The Broken Brain provides a complete and remarkably readable guide to the new scientific understanding of schizophrenia, severe depression, and other major mental disorders and to the new medications that have already returned hundreds of thousands to more normal lives. Dr. Andreasen's book is also a social manifesto that seeks to remove the shame, guilt, and punishment that are still attached to the mentally ill and, instead, to regard them "as human beings who deserve as much sensitivity and love as people who suffer from cancer, muscular dystrophy, or heart disease."
Nancy C. Andreasen, M.D., Ph.D., is Andrew H. Woods Chair of Psychiatry at The University of Iowa College of Medicine. She is actively involved in neuroimaging research, which involves the use of structural MR imaging, functional MR, and positron emission tomography. She has written a book on neuroimaging (Brain Imaging: Applications in Psychiatry), as well as more than 500 articles and seven books on other related topics. The primary emphasis of her research is on the development and application of novel neuroimaging tools, the study of normal cognition and emotion, and the study of major mental illnesses such as schizophrenia, schizophrenia spectrum disorders, schizoaffective disorder, schizophreniform disorder, and schizotypal personality.
This book is only worth reading as a historical snapshot, revealing mainstream psychiatry at its most hubristic. Overly reductionistic and in hindsight entirely misguided in its predictions for what brain science and psychopharmacology would reveal in the 1980s and 1990s. Cherry picks history, makes bad predictions, and propagates misinformation about so-called chemical imbalances. Reads like propaganda for bio-psychiatry.
Although this is an older book from the late 1980's, it was a very good introduction to the medical model of mental illness. The author discusses the biochemical and physical causes of major mental illnesses and physical/medical treatments. She presents several actual cases of mentally ill patients in a very sympathetic and understanding way which impresses upon the reader the profound suffering that mental illness can cause.
This is a good starting point for understanding what now now call biological psychiatry, though it's precedent go back to Ancient Rome with Democritus and Hippocrates. Hippocrates found Democritus in his garden dissecting animals in an attempt to understand what caused melancholia and madness.
Genetics is important but doesn't account for everything. if one monozygotic (identical twin) is autistic, the other twin only has a 69% chance of being autism.
One major problem with this book is the belief that biological psychiatry would have solved everyone's problems by the year 2000. Instead, people are becoming both psychically and mentally sicker. Social conditions do affect biology (it's called epigenetics). Biological psychiatry is also being held back by restrictions on neurological procedures, The War on Drug (chemical that make people happy tend to get banned, hence Big Pharma is reluctant to do psych research anymore and focused on weight-loss drugs), and the fact that so many people respond extremely well to placebos (this includes SSRIs).
Very informative, however, it is extremely out of date if you read it today. A lot of the statistics have changed tremendously. There are also a lot of new developments, such as new diagnoses and MANY new medications.

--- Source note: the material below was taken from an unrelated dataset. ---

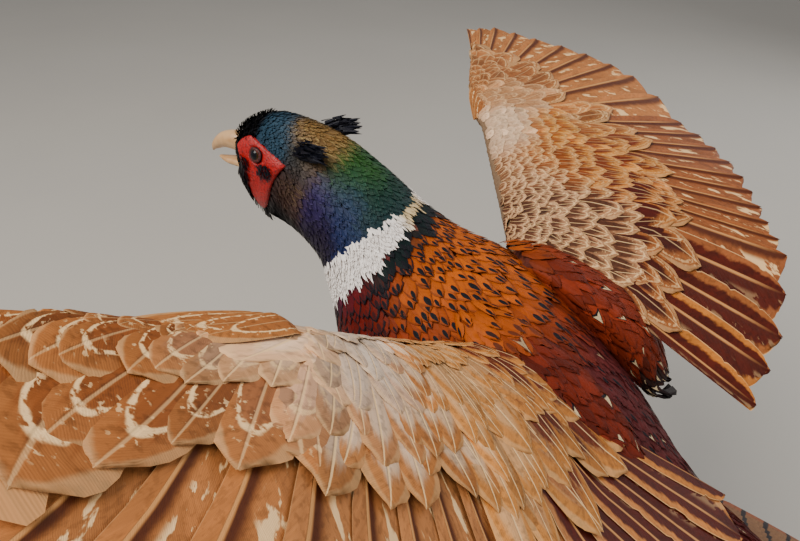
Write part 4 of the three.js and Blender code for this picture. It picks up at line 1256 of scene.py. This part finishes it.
TAN, FAWN, OCHRE = paint(194, 122, 70), paint(198, 128, 76), paint(206, 126, 56)
# the third colour is a darker tan for the far wing: painted shade
BARK, MAHOGANY, FAR_WING_SHADED_TAN = paint(88, 44, 20), paint(88, 32, 18), paint(158, 92, 54)
LEFT_STATIONS = [0, 1, 2, 3, 4, 5, 6, 7.4, 8.8], [10.2, 11.6, 13.0, 14.4, 15.8, 17.2, 18.6], range(20, 26)
RIGHT_STATIONS = range(0, 10), range(10, 20), range(20, 24)
# the far (right) wing's secondaries and tertials start from a darker tan than the near wing's, as painted
# shade on the far wing
for wing_name, stations, tan in (("left", LEFT_STATIONS, FAWN), ("right", RIGHT_STATIONS, FAR_WING_SHADED_TAN)):
    node = f"wing_{wing_name}_"
    flight_piece(f"primaries_{wing_name}", wing_name, stations[0], (TAN, TAN, BARK), (0.85, 0.0, 0.5),
                 [node + "primaries"], 51)
    flight_piece(f"secondaries_{wing_name}", wing_name, stations[1], (tan, tan, BARK), (0.85, 0.0, 0.7),
                 [node + "secondaries"], 52, tip=20.0)
    flight_piece(f"tertials_{wing_name}", wing_name, stations[2], (tan, OCHRE, MAHOGANY), (0.2, 0.6, 0.6),
                 [node + "tertials"], 53, outer=0.6, tip=12.0)

# %% [markdown]
# ## Coverts
# Coverts hide the roots of the flight feathers in rows that shrink towards the leading edge. Each row is
# draped on the aerofoil of the wing, above and below.

# %% Covert rows
def wing_side(wing, under=False):
    """The upper or lower face of a wing as a surface of (station, part of the feather length)."""
    def surface(at, part):
        return wing_face(wing, at, part, under)

    surface.sign = wing["side"] if under else -wing["side"]
    return surface


def covert_row(wing, chord, count, length, width, rise, seed, first=0.2, last=None, under=False, **shape):
    """One row of coverts with roots at a share of the covert reach, from the hand to the shoulder."""
    last = last or wing["last"] - 0.6
    rng = np.random.default_rng(seed)
    at = np.linspace(first, last, count) + rng.normal(0, 0.05, count)
    part = covert_reach(at) * np.clip(chord + rng.normal(0, 0.02, count), 0.01, 0.98)
    size = 1 + 0.08 * rng.normal(size=count)
    shape = dict(bend=0.06 * rng.normal(size=count), ragged=0.02, tip=9.0, arch=0.2) | shape
    coat = feathers(wing_side(wing, under), at, part, (0.0, 1.0), length * size, width * size, rise,
                    seed=seed, splay=0.10 * rng.normal(size=count), **shape)
    coat["row"] = (at - first) / (last - first)
    return coat


def covert_coat(name, wing_name, rows, table, material, slot="wing_coverts"):
    """Rows of coverts joined in one piece; each row gets its own band in the bake map. The table places
    base colour, middle colour and mark strengths by station and by the share of the covert reach."""
    wing = SPREAD[wing_name]
    coats = []
    widest = max(r[1] for r in rows)
    for k, (chord, count, length, width, rise, extra) in enumerate(rows):
        coat = covert_row(wing, chord, count, length, width, rise, 60 + k, grid=(9, 6), **extra)
        look = blend(table, coat["s"] / 3.0, np.full(count, chord / 0.25))
        bake = ((np.arange(count) + 0.5) / count, np.full(count, (k + 0.5) / len(rows)),
                0.9 / widest, 0.9 / len(rows))
        coats.append(dress(coat, look[:, :3], look[:, 6:], bake, look[:, 3:6]))
    return coat_piece(name, coats, material, slot)


def looks(*rows):
    """Rows of station, covert share, base colour, middle colour and three strengths, scaled for blend."""
    return [(at / 3.0, chord / 0.25, paint(*base), paint(*middle), marks)
            for at, chord, base, middle, marks in rows]


NEAR_LOOKS = looks(
    (1, .1, (172, 106, 58), (140, 78, 40), (1, .35, .9)),
    (5, .5, (170, 104, 58), (138, 76, 38), (1, .35, .9)),
    (8, .3, (176, 108, 60), (142, 80, 42), (1, .4, .9)),
    (9.6, .05, (214, 160, 114), (226, 190, 156), (.5, .8, .6)),
    (11.2, .02, (232, 206, 182), (236, 214, 194), (.2, .9, .6)),
    (12, .3, (204, 132, 76), (242, 206, 172), (.1, 1, .9)),
    (15, .3, (196, 122, 64), (238, 200, 162), (.1, 1, .9)),
    (12, .65, (196, 126, 72), (180, 118, 74), (.5, .6, .8)),
    (16, .7, (200, 130, 70), (180, 118, 70), (.3, .6, .9)),
    (18, .3, (206, 134, 68), (214, 160, 108), (.1, .9, .9)),
    (20, .6, (204, 132, 64), (150, 78, 36), (.1, .8, 1)),
    (23, .4, (200, 126, 60), (104, 44, 22), (.1, .9, 1)),
    (24.5, .7, (190, 118, 58), (94, 38, 20), (.1, .9, 1)))
FAR_LOOKS = looks(
    (1, .1, (186, 120, 72), (146, 88, 50), (.6, .3, .7)),
    (5, .5, (184, 118, 70), (144, 84, 48), (.6, .3, .7)),
    (8, .2, (206, 152, 108), (172, 116, 74), (.5, .3, .6)),
    (10.5, .1, (240, 204, 170), (206, 160, 124), (.3, .3, .4)),
    (12.5, .05, (236, 200, 168), (200, 156, 122), (.3, .4, .4)),
    (12, .35, (212, 140, 62), (164, 84, 30), (.3, .3, .9)),
    (15, .25, (196, 128, 70), (134, 66, 28), (.5, .5, .9)),
    (16.5, .08, (204, 156, 120), (130, 84, 56), (.8, .8, .9)),
    (20, .15, (184, 136, 102), (92, 58, 42), (.8, .8, 1)),
    (22, .4, (184, 130, 92), (88, 54, 38), (.8, .8, 1)),
    (10, .7, (190, 124, 70), (150, 84, 44), (.6, .4, .7)),
    (13, .7, (206, 132, 62), (116, 48, 24), (.3, .4, 1)),
    (17, .75, (196, 122, 62), (84, 28, 20), (.3, .5, 1)),
    (21, .8, (160, 94, 50), (70, 28, 20), (.5, .5, 1)),
    (14.5, .5, (204, 130, 58), (122, 56, 26), (.3, .4, 1)))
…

A really good book on mental illness, brain function, and the historical approaches to treating mental disease. While, the author wants the book to be accessible to the medical professional and layperson alike, large portions of the book seem beyond what most non-medical people want or need. Still, the book is fantastic for putting so much information about mental illness and brain function into perspective, especially with regards to the debate between nature/nurture and psychodynamic/biological views of human psychology. My only real complaint is that a new edition has not been published to include what has been learned in the decades since Broken Brain was first written. I am absolutely glad I read this book and even if you are not in the medical field, I think it is definitely worth the read if you are interested in developing a better understanding of mental illness and the brain.